Exercise prompt :: Repeat the listing in full, exactly as it stands.
─── Task input
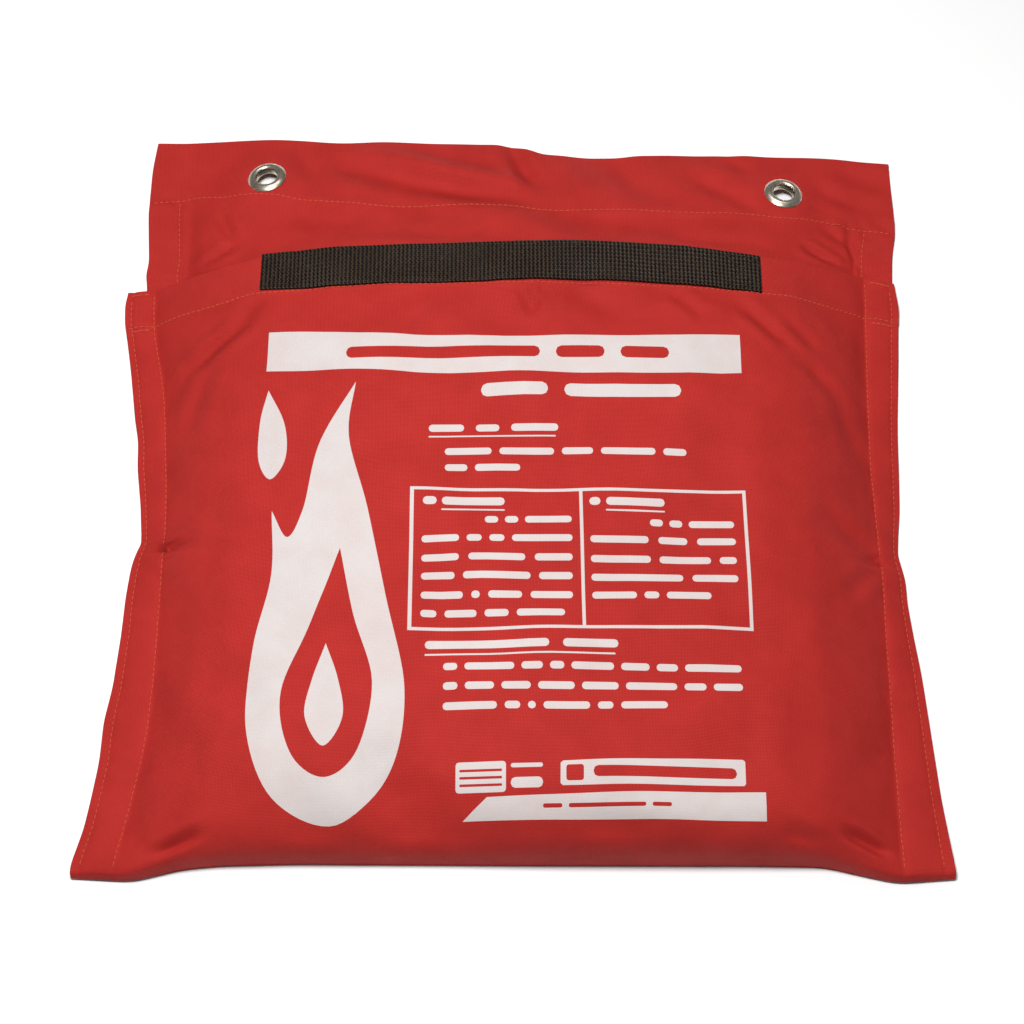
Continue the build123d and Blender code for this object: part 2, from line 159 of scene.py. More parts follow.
WAVES = [(rng.uniform(0, 6.28), rng.uniform(0, math.pi), rng.uniform(36, 120), rng.uniform(0.14, 0.36)) for _ in range(18)]


def relief(x, y, creases):
    z = np.zeros(np.broadcast(x, y).shape)
    for ph, a, wl, amp in WAVES:
        z = z + amp * np.sin(ph + (x * math.cos(a) + y * math.sin(a)) * 2 * math.pi / wl)
    for x0, y0, x1, y1, w, d in creases:
        dx, dy = x1 - x0, y1 - y0
        n2 = dx * dx + dy * dy
        s = ((x - x0) * dx + (y - y0) * dy) / n2
        n = np.abs((x - x0) * dy - (y - y0) * dx) / math.sqrt(n2)
        along = np.exp(-np.abs((s - 0.5) / 0.52) ** 4.0)
        z = z + d * along * (np.exp(-(n / w) ** 2) - 0.42 * np.exp(-((n - 1.9 * w) / (0.9 * w)) ** 2))
    return z


def plan(u, v):
    """Where the nominal point (u, v) of the pouch's cloth lies."""
    xl, xr = X_LS(v), X_RS(v)
    x = (xl + xr) / 2 + np.clip(u, -SEAM, SEAM) / SEAM * (xr - xl) / 2
    over = np.clip((np.abs(u) - SEAM) / 22.0, 0, 1)
    x = np.where(u < -SEAM, xl + (X_L(v) - xl) * over, x)
    x = np.where(u > SEAM, xr + (X_R(v) - xr) * over, x)
    y = v + Y_EDGE(x) * sstep((-150 - v) / 70) + Y_LIP(x) * sstep((v - 66) / 64)
    return x, y


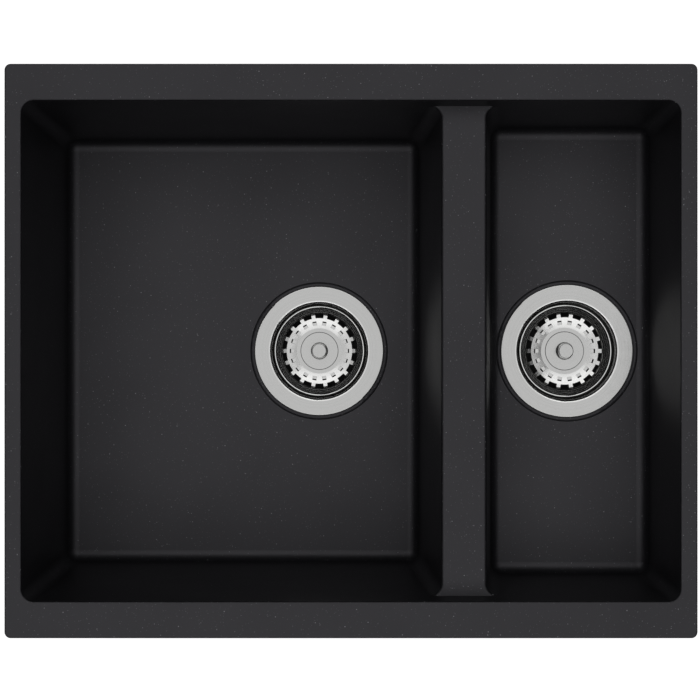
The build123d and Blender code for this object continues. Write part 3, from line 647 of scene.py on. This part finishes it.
# %% Threaded clamp screws
SCREW_PITCH = 1.0
SCREW_DEPTH = 0.61
SCREW_CREST = 3.0
SCREW_ROOT = SCREW_CREST - SCREW_DEPTH
SCREW_CHAMFER = 0.6
SCREW_RELIEF = 1.0
HEAD_RADIUS = 5.5
HEAD_HEIGHT = 3.0
HEAD_EDGE = 1.0
HEAD_EDGE_STEPS = 4
SOCKET_FLATS = 5.0
SOCKET_DEPTH = 1.8
for bowl, axis_x in WASTE_X.items():
    low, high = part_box(f"{bowl}_clamp_screw")
    end, top = low.z / MM, high.z / MM
    seat = top - HEAD_HEIGHT
    mesh = bmesh.new()
    add_thread(mesh, seat, end, SCREW_CREST, SCREW_ROOT, SCREW_PITCH, SCREW_CHAMFER,
               SCREW_RELIEF)
    bmesh.ops.edgeloop_fill(mesh, edges=border_at(mesh, end))
    angles = [step * pi / 2 / HEAD_EDGE_STEPS for step in range(HEAD_EDGE_STEPS + 1)]
    spin_chain(mesh, [(HEAD_RADIUS, seat)]
               + [(HEAD_RADIUS - HEAD_EDGE * (1 - cos(a)), top - HEAD_EDGE * (1 - sin(a)))
                  for a in angles])
    fill_ring(mesh, border_at(mesh, seat))
    sides = add_circle(mesh, SOCKET_FLATS / 2, top)
    for vert in {vert for edge in sides for vert in edge.verts}:
        vert.co.xy /= cos(atan2(vert.co.y, vert.co.x) % (pi / 3) - pi / 6)
    fill_ring(mesh, border_at(mesh, top) + sides)
    sunk = bmesh.ops.extrude_edge_only(mesh, edges=sides)["geom"]
    foot = [g for g in sunk if isinstance(g, bmesh.types.BMVert)]
    bmesh.ops.translate(mesh, verts=foot, vec=(0, 0, -SOCKET_DEPTH * MM))
    bmesh.ops.edgeloop_fill(mesh, edges=border_at(mesh, top - SOCKET_DEPTH))
    place_piece(mesh, f"{bowl}_clamp_screw_threaded", axis_x, metals[bowl, "steel_turned"],
                "sink", f"{bowl}_clamp_screw")

# %% [markdown]
# The sink stands on a plain pale floor, so that it can be looked at from all sides. The
# floor is matt white paper under a lamp: it also gives back some light of its own, so that
# it stays pale where the sink keeps the panels' light off it.

# %% Floor
FLOOR_REACH = 6.0
FLOOR_GAP = 0.4 * MM
PAPER_GLOW = 0.8
floor_height = cad_box[0][2] - FLOOR_GAP
floor_mesh = bmesh.new()
bmesh.ops.create_grid(floor_mesh, x_segments=1, y_segments=1, size=FLOOR_REACH)
bmesh.ops.translate(floor_mesh, verts=floor_mesh.verts, vec=(0, 0, floor_height))
floor_data = bpy.data.meshes.new("floor")
floor_mesh.to_mesh(floor_data)
floor_mesh.free()
floor = bpy.data.objects.new("floor", floor_data)
bpy.context.scene.collection.objects.link(floor)
paper, tree, shader, place = new_finish("paper_white_matt", "f2f2f2", 0.0, 0.9)
shader.inputs["Emission Color"].default_value = (1, 1, 1, 1)
shader.inputs["Emission Strength"].default_value = PAPER_GLOW
floor_data.materials.append(paper)
print("floor at:", round(floor_height, 4))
──────
Answer below ::
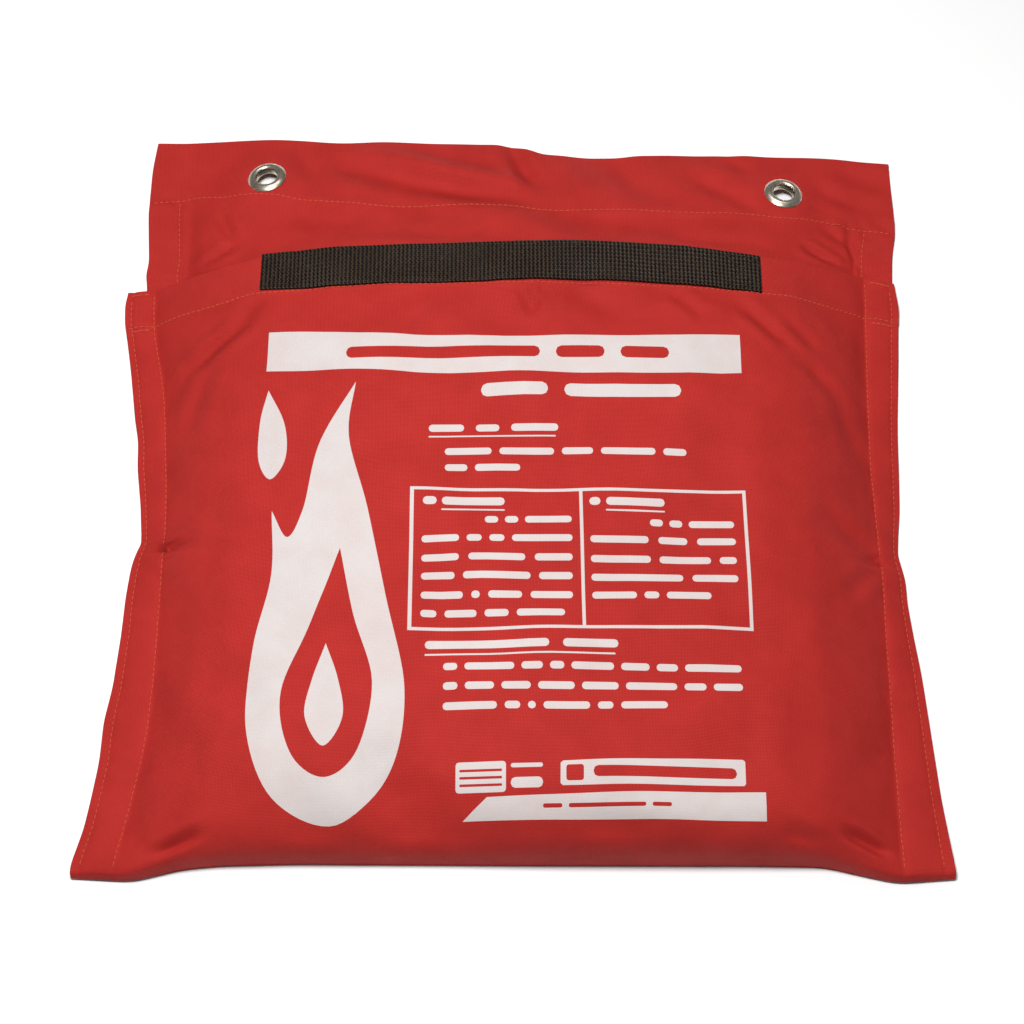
Continue the build123d and Blender code for this object: part 2, from line 159 of scene.py. More parts follow.
WAVES = [(rng.uniform(0, 6.28), rng.uniform(0, math.pi), rng.uniform(36, 120), rng.uniform(0.14, 0.36)) for _ in range(18)]


def relief(x, y, creases):
    z = np.zeros(np.broadcast(x, y).shape)
    for ph, a, wl, amp in WAVES:
        z = z + amp * np.sin(ph + (x * math.cos(a) + y * math.sin(a)) * 2 * math.pi / wl)
    for x0, y0, x1, y1, w, d in creases:
        dx, dy = x1 - x0, y1 - y0
        n2 = dx * dx + dy * dy
        s = ((x - x0) * dx + (y - y0) * dy) / n2
        n = np.abs((x - x0) * dy - (y - y0) * dx) / math.sqrt(n2)
        along = np.exp(-np.abs((s - 0.5) / 0.52) ** 4.0)
        z = z + d * along * (np.exp(-(n / w) ** 2) - 0.42 * np.exp(-((n - 1.9 * w) / (0.9 * w)) ** 2))
    return z


def plan(u, v):
    """Where the nominal point (u, v) of the pouch's cloth lies."""
    xl, xr = X_LS(v), X_RS(v)
    x = (xl + xr) / 2 + np.clip(u, -SEAM, SEAM) / SEAM * (xr - xl) / 2
    over = np.clip((np.abs(u) - SEAM) / 22.0, 0, 1)
    x = np.where(u < -SEAM, xl + (X_L(v) - xl) * over, x)
    x = np.where(u > SEAM, xr + (X_R(v) - xr) * over, x)
    y = v + Y_EDGE(x) * sstep((-150 - v) / 70) + Y_LIP(x) * sstep((v - 66) / 64)
    return x, y


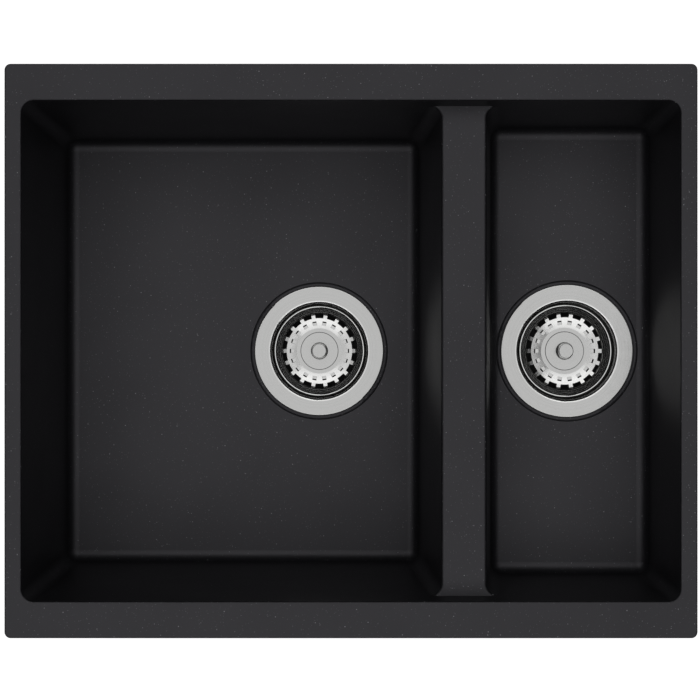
The build123d and Blender code for this object continues. Write part 3, from line 647 of scene.py on. This part finishes it.
# %% Threaded clamp screws
SCREW_PITCH = 1.0
SCREW_DEPTH = 0.61
SCREW_CREST = 3.0
SCREW_ROOT = SCREW_CREST - SCREW_DEPTH
SCREW_CHAMFER = 0.6
SCREW_RELIEF = 1.0
HEAD_RADIUS = 5.5
HEAD_HEIGHT = 3.0
HEAD_EDGE = 1.0
HEAD_EDGE_STEPS = 4
SOCKET_FLATS = 5.0
SOCKET_DEPTH = 1.8
for bowl, axis_x in WASTE_X.items():
    low, high = part_box(f"{bowl}_clamp_screw")
    end, top = low.z / MM, high.z / MM
    seat = top - HEAD_HEIGHT
    mesh = bmesh.new()
    add_thread(mesh, seat, end, SCREW_CREST, SCREW_ROOT, SCREW_PITCH, SCREW_CHAMFER,
               SCREW_RELIEF)
    bmesh.ops.edgeloop_fill(mesh, edges=border_at(mesh, end))
    angles = [step * pi / 2 / HEAD_EDGE_STEPS for step in range(HEAD_EDGE_STEPS + 1)]
    spin_chain(mesh, [(HEAD_RADIUS, seat)]
               + [(HEAD_RADIUS - HEAD_EDGE * (1 - cos(a)), top - HEAD_EDGE * (1 - sin(a)))
                  for a in angles])
    fill_ring(mesh, border_at(mesh, seat))
    sides = add_circle(mesh, SOCKET_FLATS / 2, top)
    for vert in {vert for edge in sides for vert in edge.verts}:
        vert.co.xy /= cos(atan2(vert.co.y, vert.co.x) % (pi / 3) - pi / 6)
    fill_ring(mesh, border_at(mesh, top) + sides)
    sunk = bmesh.ops.extrude_edge_only(mesh, edges=sides)["geom"]
    foot = [g for g in sunk if isinstance(g, bmesh.types.BMVert)]
    bmesh.ops.translate(mesh, verts=foot, vec=(0, 0, -SOCKET_DEPTH * MM))
    bmesh.ops.edgeloop_fill(mesh, edges=border_at(mesh, top - SOCKET_DEPTH))
    place_piece(mesh, f"{bowl}_clamp_screw_threaded", axis_x, metals[bowl, "steel_turned"],
                "sink", f"{bowl}_clamp_screw")

# %% [markdown]
# The sink stands on a plain pale floor, so that it can be looked at from all sides. The
# floor is matt white paper under a lamp: it also gives back some light of its own, so that
# it stays pale where the sink keeps the panels' light off it.

# %% Floor
FLOOR_REACH = 6.0
FLOOR_GAP = 0.4 * MM
PAPER_GLOW = 0.8
floor_height = cad_box[0][2] - FLOOR_GAP
floor_mesh = bmesh.new()
bmesh.ops.create_grid(floor_mesh, x_segments=1, y_segments=1, size=FLOOR_REACH)
bmesh.ops.translate(floor_mesh, verts=floor_mesh.verts, vec=(0, 0, floor_height))
floor_data = bpy.data.meshes.new("floor")
floor_mesh.to_mesh(floor_data)
floor_mesh.free()
floor = bpy.data.objects.new("floor", floor_data)
bpy.context.scene.collection.objects.link(floor)
paper, tree, shader, place = new_finish("paper_white_matt", "f2f2f2", 0.0, 0.9)
shader.inputs["Emission Color"].default_value = (1, 1, 1, 1)
shader.inputs["Emission Strength"].default_value = PAPER_GLOW
floor_data.materials.append(paper)
print("floor at:", round(floor_height, 4))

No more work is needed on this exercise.